Open Source Models vs Proprietary Models
The speaker discussed the trade-offs between large proprietary models and smaller open-source models:
- Proprietary models: Good for many tasks but often overkill for specific use cases
- Open-source models: More customizable, potentially faster, and more cost-effective for narrow domains
Challenges with Open Source Models
- Complicated setup and maintenance
- Optimization for specific use cases
- Production readiness (scalability, telemetry, observability)
Fireworks AI's Approach
- Custom serving stack optimized for efficiency
- Support for various modalities (LLMs, image generation)
- Focus on customization for specific use cases
- Fine-tuning capabilities, including LoRA deployment
Compound AI Systems
The speaker introduced the concept of "compound AI systems," combining:
- Language models
- RAG (Retrieval-Augmented Generation)
- Function calling
- External tools and APIs
FireFunction & Function Calling Demo
This was one of the most interesting parts of the talk.
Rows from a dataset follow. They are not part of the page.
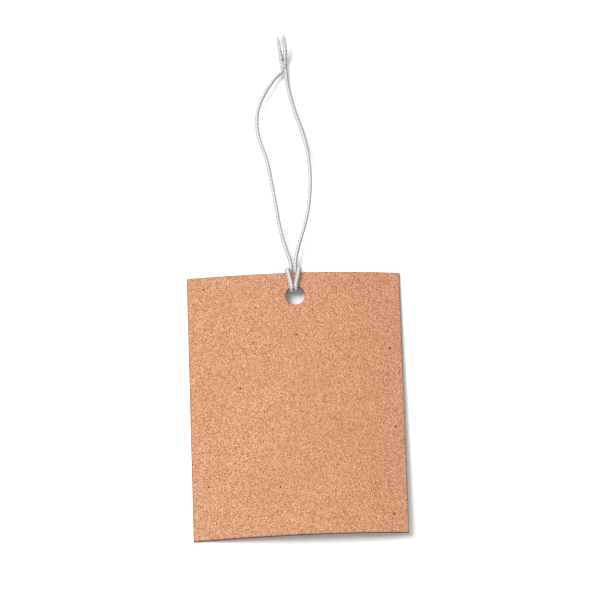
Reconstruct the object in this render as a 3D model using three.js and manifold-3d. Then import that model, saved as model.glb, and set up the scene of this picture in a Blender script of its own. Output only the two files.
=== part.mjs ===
// Price tag: a kraft card on a closed loop of thin white cord, lying on a flat surface.
// Millimetres, +Z up. The origin is on the surface, under the middle of the card.
// +X is to the card's right and +Y runs up the card, past the punched hole and along the cord.

import * as THREE from 'three';
import { mergeVertices } from 'three/addons/utils/BufferGeometryUtils.js';
import Module from 'manifold-3d';

const wasm = await Module();
wasm.setup();

// Card
const CARD_WIDTH = 50;
const CARD_HEIGHT = 65;
const BOARD_THICKNESS = 0.5;

// Hole punched through the card
const HOLE_DIAMETER = 4.5;
const HOLE_FROM_TOP = 5.8;
const HOLE_OFF_CENTRE = 0.35;
const HOLE_SIDES = 48;

// Curl: how far the sides lie under the crown line, the difference between the two sides,
// and how far the crown line leans to the left of the card's own upright
const CURL_SAG = 2.235;
const CURL_SKEW = -0.43;
const CURL_LEAN = THREE.MathUtils.degToRad(5.9);
const LEFT_STRIPS = 4;
const MAIN_STRIPS = 28;
const BLANK_MARGIN = 5;

// Cord, and the room that it keeps to the card's faces, to the card's edge and to itself
const CORD_DIAMETER = 0.9;
const CORD_SIDES = 8;
const FACE_CLEARANCE = 0.15;
const EDGE_CLEARANCE = 0.5;
const CORD_CLEARANCE = 0.1;
const RIM_CLEARANCE = 0.27;

// Hitch, which has settled a little to the left of the hole's middle
const HITCH_STEPS = 80;
const HITCH_OFF_HOLE = -0.28;
const LEG_SPREAD_AT_EDGE = 1.33;
const EDGE_BEND_RADIUS = 0.6;
const BAR_BEND_RADIUS = 0.55;
const STUB_PAST_BAR = 0.15;
const TURNING_ROOM = 0.1;

// Loop strands: steps along each, and the gap to a piece that they meet end to end
const STRAND_STEPS = 36;
const END_GAP = 0.3;

// Knot: its wraps round the two strands inside it
const KNOT_WRAP_RADIUS = 0.45;
const KNOT_WRAP_PITCH = 0.82;
const KNOT_WRAP_TURNS = 1.75;
const KNOT_STEPS_PER_TURN = 16;
const KNOT_STUB_LENGTH = 0.5;
const KNOT_OFF_SURFACE = 0.02;

// Tails
const TAIL_STEPS = 8;

const cordRadius = CORD_DIAMETER / 2;
const topEdge = CARD_HEIGHT / 2;
const holeY = topEdge - HOLE_FROM_TOP;
const cordX = HOLE_OFF_CENTRE + HITCH_OFF_HOLE;

// How far a point of the card lies to the right of the straight crown line
const crownShift = CARD_WIDTH / 2 * (Math.cos(CURL_LEAN) - 1) - CARD_HEIGHT / 2 * Math.sin(CURL_LEAN);

function acrossCrown(x, y) {
  return x * Math.cos(CURL_LEAN) + y * Math.sin(CURL_LEAN) + crownShift;
}

// Height of the curled board's underside before it is set down. The board is bent one way
// only, so this depends on nothing but the distance from the crown line.
function curlProfile(across) {
  const share = across / (CARD_WIDTH / 2);
  return -CURL_SAG * share ** 2 + CURL_SKEW * share ** 3;
}

function curlHeight(x, y) {
  return curlProfile(acrossCrown(x, y));
}

// The card rests on both its left corners and on its top right corner.
const topLeft = curlHeight(-CARD_WIDTH / 2, topEdge);
const topRight = curlHeight(CARD_WIDTH / 2, topEdge);
const bottomLeft = curlHeight(-CARD_WIDTH / 2, -topEdge);
const restSlopeX = (topLeft - topRight) / CARD_WIDTH;
const restSlopeY = (bottomLeft - topLeft) / CARD_HEIGHT;
const restLift = -(topRight + bottomLeft) / 2;

function undersideHeight(x, y) {
  return curlHeight(x, y) + restSlopeX * x + restSlopeY * y + restLift;
}

function toSolid(geometry) {
  const plain = geometry.clone();
  plain.deleteAttribute('normal');
  plain.deleteAttribute('uv');
  const merged = mergeVertices(plain, 1e-4);
  return new wasm.Manifold(new wasm.Mesh({
    numProp: 3,
    vertProperties: new Float32Array(merged.attributes.position.array),
    triVerts: new Uint32Array(merged.index.array),
  }));
}

function toGeometry(solid) {
  const mesh = solid.getMesh();
  const geometry = new THREE.BufferGeometry();
  geometry.setAttribute('position', new THREE.BufferAttribute(new Float32Array(mesh.vertProperties), 3));
  geometry.setIndex(new THREE.BufferAttribute(new Uint32Array(mesh.triVerts), 1));
  geometry.computeVertexNormals();
  return geometry;
}

function roundSection() {
  const corners = [];
  for (let side = 0; side < CORD_SIDES; side += 1) {
    const angle = (side + 0.5) * 2 * Math.PI / CORD_SIDES;
    corners.push(new THREE.Vector2(cordRadius * Math.cos(angle), cordRadius * Math.sin(angle)));
  }
  return new THREE.Shape(corners);
}

function cordAlong(points, steps) {
  const path = new THREE.CatmullRomCurve3(points, false, 'centripetal');
  return new THREE.ExtrudeGeometry(roundSection(), { extrudePath: path, steps, bevelEnabled: false });
}

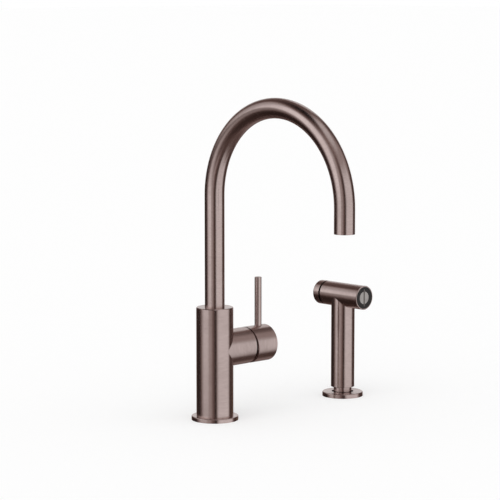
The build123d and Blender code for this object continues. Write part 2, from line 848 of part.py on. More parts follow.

The speaker demonstrated a model fine-tuned specifically for function calling:
- Combines free-form chat with API connections
- Can perform multi-step reasoning
- Maintains contextual awareness
Demo
- Asked to generate a bar chart of top cloud providers' stock prices
- Model identified providers, queried stock prices, and generated the chart
- Demonstrated ability to modify the chart based on follow-up questions
The demo app is open-source and available on GitHub, using their FireFunction model (available on HuggingFace).
Summary
Overall, this talk provided a good overview of Fireworks AI's approach to open-source model deployment and customization.
Their focus on efficiency and function calling capabilities seems particularly noteworthy.